What is the Pedagogical Justification for Substitution?

Question

My mom is re-learning calculus for the third time (She tutors High School students). And she asked me a question invovling limits: $$\lim_{x\rightarrow \infty} \frac{\ln 2x}{\ln 3x}$$ I led her through my solution which was as follows: $$\lim_{x\rightarrow \infty} \frac{\ln 2x}{\ln 3x} = \lim_{x\rightarrow \infty} \frac{\ln 2 + \ln x}{\ln 3 + \ln x} =1 $$ When she didn't like that (the final jump), I tried: $$ \lim_{x\rightarrow \infty} \frac{\ln 2 + \ln x}{\ln 3 + \ln x} = \lim_{t\rightarrow \infty} \frac{\ln 2 + t}{\ln 3 + t} = 1$$

This seemed to be more respectable to her, but still she questioned the substitution $$t \gets \ln x$$

I used here.
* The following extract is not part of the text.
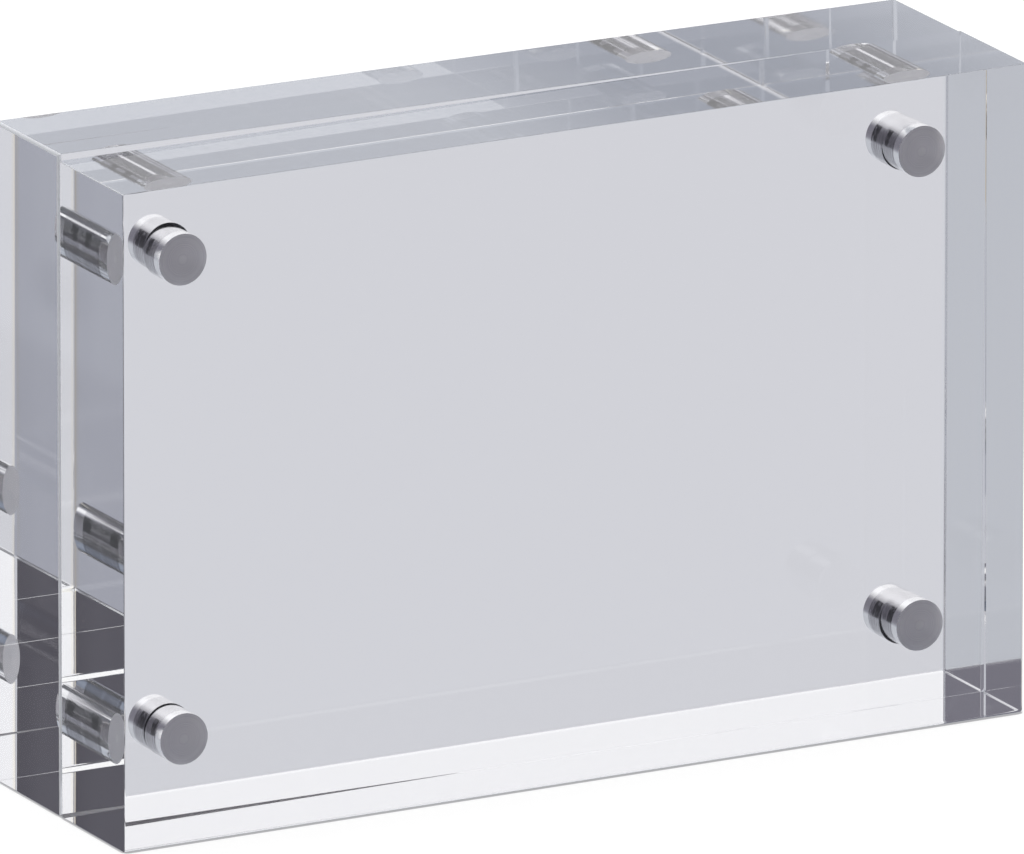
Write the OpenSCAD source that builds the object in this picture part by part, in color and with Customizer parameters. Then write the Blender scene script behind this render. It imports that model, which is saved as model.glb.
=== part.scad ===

I didn't have a ready answer for how and why and when-it-is-OK for substitutions in general. I thought I'd ask here if someone can point me to a better (pedagogically better) way to explain the use of substitutions in limits (or derivatives or integrals--which are both limits). Thanks.

Answer 1

To state it explicitly: The substituted limit expression should have been $$ \lim_{e^t\to\infty} \frac{\ln(2)+ t}{\ln(3)+t} $$ but was replaced with $$ \lim_{t\to\infty} \frac{\ln(2)+ t}{\ln(3)+t} $$ I have not made up my mind yet if this will work with arbitrary expressions.

Answer 2

write it in the form $$\frac{\frac{\ln(2)}{\ln(x)}+1}{\frac{\ln(3)}{\ln(x)}+1}$$

Answer 3

If we take for granted that $$\lim_{t\rightarrow \infty} \frac{\ln 2 + t}{\ln 3 + t} = 1$$

then what this means is by making $t$ large enough, say greater than $x_0$, the fraction can be can be made within $\epsilon$ of $1$. Now, consider

$$\frac{\ln 2 + \ln x}{\ln 3 + \ln x}$$

When $\ln x$ is greater than $x_0$, this fraction will be within $\epsilon$ of $1$. If $\ln c = x_0$ , all $x>c$ will satisfy $\ln x > x_0$ since $\ln$ is increasing. We can thus claim that $$\lim_{x\rightarrow \infty} \frac{\ln 2 + \ln x}{\ln 3 + \ln x} = 1$$

If your mother does not know $\epsilon-\delta$, I don't think it is that hard to rephrase what I've written above in more intuitive language.

For "well behaved" functions which are continuous, monotone increasing and take on arbitrarily large values, these substitutions are entirely valid.